>> BEGIN
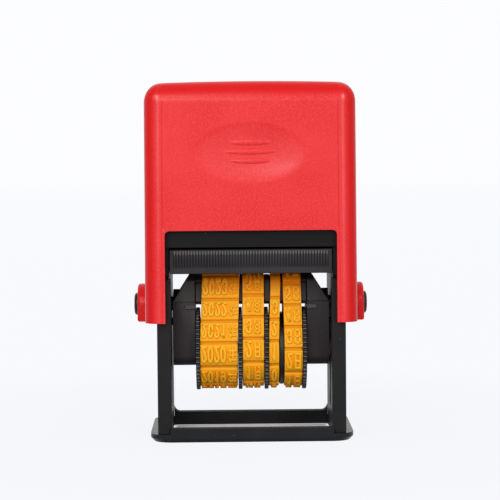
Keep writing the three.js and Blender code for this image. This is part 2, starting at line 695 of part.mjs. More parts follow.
// Platen block: a saddle over the bracket's bar. The bands run over its narrow core. Its shoulders
// stand at both sides, stepped back next to the bands, with a divider between the month and the day,
// and its ends are chamfered.
function platenBlock(places) {
  const shoulderTop = printRadius - platenShoulder;
  const bottom = armRise + platenLedge;
  const { lean, cornerY, cornerZ } = bandLoop();
  const sideTop = new THREE.Vector2(cornerY + platenRound * Math.sin(lean), cornerZ + platenRound * Math.cos(lean));
  const foot = sideTop.x + (sideTop.y - bottom) / Math.tan(lean);
  const core = new THREE.Shape();
  core.moveTo(-foot, bottom);
  core.lineTo(foot, bottom);
  core.lineTo(sideTop.x, sideTop.y);
  core.absarc(cornerY, cornerZ, platenRound, Math.PI / 2 - lean, Math.PI / 2);
  core.absarc(-cornerY, cornerZ, platenRound, Math.PI / 2, Math.PI / 2 + lean);
  const shoulderShape = (inset) => new THREE.Shape([
    [-platenSkirtDepth + inset, bottom], [platenSkirtDepth - inset, bottom],
    [platenShoulderDepth - inset, shoulderTop - platenRound], [platenShoulderDepth - inset - platenRound, shoulderTop],
    [-platenShoulderDepth + inset + platenRound, shoulderTop], [-platenShoulderDepth + inset, shoulderTop - platenRound],
  ].map(([y, z]) => new THREE.Vector2(y, z)));
  const shoulder = shoulderShape(0);
  const recess = shoulderShape(platenRecess);
  const bandsStart = places[0].bandStart - bandSideFit;
  const bandsEnd = places[3].bandStart + places[3].band + bandSideFit;
  const dividerStart = places[1].bandStart + places[1].band + bandSideFit;
  const dividerEnd = places[2].bandStart - bandSideFit;
  const dividerCut = box(
    dividerStart - overrun, dividerEnd + overrun, -platenSkirtDepth, platenSkirtDepth,
    shoulderTop - dividerInset, shoulderTop + overrun);
  const chamfer = (side) => {
    const wedge = new THREE.Shape();
    wedge.moveTo(side * (bracketHalf - platenChamferRun), shoulderTop + overrun);
    wedge.lineTo(side * (bracketHalf - platenChamferRun), shoulderTop);
    wedge.lineTo(side * bracketHalf, bottom);
    wedge.lineTo(side * (bracketHalf + overrun), bottom);
    wedge.lineTo(side * (bracketHalf + overrun), shoulderTop + overrun);
    return solid(alongY(wedge, -platenSkirtDepth - overrun, platenSkirtDepth + overrun));
  };
  const body = cut(
    join(
      solid(alongX(core, -bracketHalf, bracketHalf)),
      solid(alongX(shoulder, -bracketHalf, -armInner)),
      solid(alongX(shoulder, armInner, bracketHalf)),
      solid(alongX(recess, -armInner, bandsStart)),
      solid(alongX(recess, bandsEnd, armInner)),
      cut(solid(alongX(shoulder, dividerStart, dividerEnd)), solid(dividerCut))),
    chamfer(-1), chamfer(1),
    solid(barX(barRadius + barFit, -bracketHalf - overrun, bracketHalf + overrun, 0, roundSides)));
  return piece('platen_block', geometryOf(body), 'unitBlack');
}

// A band: an endless strip with raised cells, a groove between each two.
function typeBand(place) {
  const loop = bandLoop();
  const pitch = loop.length / bandCells;
  const outline = [];
  for (let cell = 0; cell < bandCells; cell += 1) {
    const start = (cell - 0.5 + place.phaseShare) * pitch;
    outline.push(loop.placeAt(start - cellGroove / 2, bandBase), loop.placeAt(start + cellGroove / 2, bandBase));
    for (const share of [0, 0.2, 0.4, 0.6, 0.8, 1]) {
      const distance = start + cellGroove / 2 + share * (pitch - cellGroove);
      outline.push(loop.placeAt(distance, bandBase + cellHeight));
    }
  }
  const inner = [];
  const innerSteps = 60;
  for (let step = 0; step < innerSteps; step += 1) inner.push(loop.placeAt(loop.length * step / innerSteps, 0));
  const shape = new THREE.Shape(outline);
  shape.holes.push(new THREE.Path(inner));
  const geometry = alongX(shape, place.bandStart, place.bandStart + place.band);
  return piece(`${place.name}_band`, geometryOf(solid(geometry)), 'bandOrange');
}

function toothedDisc(radius) {
  const points = [];
  for (let tooth = 0; tooth < wheelTeeth; tooth += 1) {
    for (const [share, r] of [[0, radius], [0.5, radius - toothDepth]]) {
      const angle = 2 * Math.PI * (tooth + share) / wheelTeeth;
      points.push(new THREE.Vector2(r * Math.cos(angle), r * Math.sin(angle)));
    }
  }
  return new THREE.Shape(points);
}

// A setting wheel: a round hub under its band, a toothed flange to turn it by, and on the last wheel
// a plain disc as well. Each is drawn about its own axis.
function settingWheel(place) {
  const length = wheelLength(place);
  const hub = solid(barX(hubRadius, 0, length, 0, 40));
  const parts = [hub];
  if (place.leftToothed) parts.push(solid(alongX(toothedDisc(flangeRadius), 0, place.left)));
  else parts.push(solid(barX(discRadius, 0, place.left, 0, 40)));
  if (place.right > 0) parts.push(solid(alongX(toothedDisc(flangeRadius), length - place.right, length)));
  const bore = solid(barX(shaftRadius + shaftFit, -overrun, length + overrun));
  const mesh = piece(`${place.name}_wheel`, geometryOf(cut(join(...parts), bore)), 'wheelBlack');
  mesh.position.set(place.start, 0, -wheelDrop);
  return mesh;
}

// A revolved piece: a profile of (radius, distance along the axis) points, turned to run along X.
function turned(profile, sides) {
  const points = profile.map(([radius, along]) => new THREE.Vector2(radius, along));
  return new THREE.LatheGeometry(points, sides).rotateZ(-Math.PI / 2);
}

function wheelShaft() {
  const head = shaftRadius + shaftHeadRim;
  const reach = bracketHalf;
  const profile = [
    [0, -reach], [head - shaftHeadThickness / 3, -reach], [head, -reach + shaftHeadThickness / 3],
    [head, -reach + shaftHeadThickness], [shaftRadius, -reach + shaftHeadThickness],
    [shaftRadius, reach - shaftHeadThickness / 4], [shaftRadius - shaftHeadThickness / 4, reach], [0, reach],
  ];
  const mesh = piece('wheel_shaft', geometryOf(solid(turned(profile, holeSides))), 'steel');
  mesh.position.z = -wheelDrop;
  return mesh;
}

function shaftClip() {
  const outer = shaftRadius + shaftHeadRim;
  const inner = shaftRadius + shaftFit / 2;
  const profile = [
    [inner, 0], [outer, 0], [outer, shaftHeadThickness * 0.6], [inner, shaftHeadThickness * 0.6], [inner, 0],
  ];
  const mesh = piece('shaft_clip', geometryOf(solid(turned(profile, holeSides))), 'steel');
  mesh.position.set(bracketHalf - shaftHeadThickness, 0, -wheelDrop);
  return mesh;
}

// A pivot pin: a shank through the cap's boss and the frame's slot into the bracket, with a low
// domed head outside.
function pivotPin(side) {
  const seat = bossOuter + pinHeadFit;
  const inner = bracketHalf - pinDepth;
  const tip = pinRadius / 4;
  const profile = [[0, inner], [pinRadius - tip, inner], [pinRadius, inner + tip], [pinRadius, seat]];
  for (const [radiusShare, riseShare] of [[1, 0], [1, 0.45], [0.93, 0.75], [0.75, 0.93]]) {
    profile.push([pinHeadRadius * radiusShare, seat + pinHeadThickness * riseShare]);
  }
  profile.push([0, seat + pinHeadThickness]);
  const geometry = turned(profile, roundSides);
  if (side < 0) geometry.rotateZ(Math.PI);
  return piece(side < 0 ? 'pivot_pin_left' : 'pivot_pin_right', geometryOf(solid(geometry)), 'frameBlack');
}

// Date unit: everything that hangs on the pivot pins, drawn about the pivot axis.
function dateUnit() {
  const group = new THREE.Group();
  group.position.z = axleHeight;
  const places = stackPlaces();
  group.add(wheelBracket(), platenBlock(places), wheelShaft(), shaftClip(), pivotPin(-1), pivotPin(1));
  for (const place of places) group.add(typeBand(place), settingWheel(place));
  return group;
}

// Return spring: an open coil between the head's floor and the cap's roof.
class SpringCurve extends THREE.Curve {
  getPoint(share, target = new THREE.Vector3()) {
    const angle = 2 * Math.PI * springTurns * share;
    const low = springFit + springWire / 2;
    return target.set(
      springRadius * Math.cos(angle), springRadius * Math.sin(angle), low + share * (springLength - 2 * low));
  }
}

function returnSpring() {
  const wire = new THREE.Shape();
  wire.absarc(0, 0, springWire / 2, 0, 2 * Math.PI);
  const curve = new SpringCurve();
  const geometry = new THREE.ExtrudeGeometry(wire, {
    steps: springTurns * 10, extrudePath: curve, curveSegments: 3, bevelEnabled: false,
  });
  const samples = Array.from({ length: springTurns * 24 + 1 }, (_, k) => curve.getPoint(k / (springTurns * 24)));
  let nearest = Infinity;
  samples.forEach((point, k) => {
    for (let other = k + 12; other < samples.length; other += 1) {
      nearest = Math.min(nearest, point.distanceTo(samples[other]));
    }
  });
  console.log(`return spring, least gap between turns: ${(nearest - springWire).toFixed(2)} mm`);
  const mesh = piece('return_spring', geometryOf(solid(geometry)), 'steel');
  mesh.position.z = springSeat;
  return mesh;
}

const stamp = new THREE.Group();
stamp.add(frame(), baseFoot(), inkCassette(), dateUnit(), returnSpring(), pressCap());

export default stamp;
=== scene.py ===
import math

import bmesh
import bpy
import numpy as np
from mathutils import Matrix, Vector


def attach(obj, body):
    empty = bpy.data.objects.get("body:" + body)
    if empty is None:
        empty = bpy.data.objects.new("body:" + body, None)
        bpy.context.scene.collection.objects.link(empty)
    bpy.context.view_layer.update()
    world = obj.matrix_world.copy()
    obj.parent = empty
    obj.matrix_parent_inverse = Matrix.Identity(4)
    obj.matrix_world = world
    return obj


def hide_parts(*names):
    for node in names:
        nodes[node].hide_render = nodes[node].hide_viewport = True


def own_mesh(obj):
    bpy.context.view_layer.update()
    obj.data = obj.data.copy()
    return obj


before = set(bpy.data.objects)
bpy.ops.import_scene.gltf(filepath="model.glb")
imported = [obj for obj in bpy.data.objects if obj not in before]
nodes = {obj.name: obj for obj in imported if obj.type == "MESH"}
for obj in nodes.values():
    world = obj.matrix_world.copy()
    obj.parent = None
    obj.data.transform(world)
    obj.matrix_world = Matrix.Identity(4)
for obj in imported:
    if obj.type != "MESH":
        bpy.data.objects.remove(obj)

scene = bpy.context.scene
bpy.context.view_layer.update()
mm = 0.001
pivotHeight = 35.95
print("stage: frame loaded")


def colour(code):
    # "#rrggbb" as linear light
    parts = [int(code[k:k + 2], 16) / 255 for k in (1, 3, 5)]
    return (*[p / 12.92 if p <= 0.04045 else ((p + 0.055) / 1.055) ** 2.4 for p in parts], 1.0)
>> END
### WHAT YOU WILL DO
The lines to reproduce run from the one that contains "obj.data = obj.data.copy()" through the last line above; copy them exactly.

### THE OUTPUT
    obj.data = obj.data.copy()
    return obj


before = set(bpy.data.objects)
bpy.ops.import_scene.gltf(filepath="model.glb")
imported = [obj for obj in bpy.data.objects if obj not in before]
nodes = {obj.name: obj for obj in imported if obj.type == "MESH"}
for obj in nodes.values():
    world = obj.matrix_world.copy()
    obj.parent = None
    obj.data.transform(world)
    obj.matrix_world = Matrix.Identity(4)
for obj in imported:
    if obj.type != "MESH":
        bpy.data.objects.remove(obj)

scene = bpy.context.scene
bpy.context.view_layer.update()
mm = 0.001
pivotHeight = 35.95
print("stage: frame loaded")


def colour(code):
    # "#rrggbb" as linear light
    parts = [int(code[k:k + 2], 16) / 255 for k in (1, 3, 5)]
    return (*[p / 12.92 if p <= 0.04045 else ((p + 0.055) / 1.055) ** 2.4 for p in parts], 1.0)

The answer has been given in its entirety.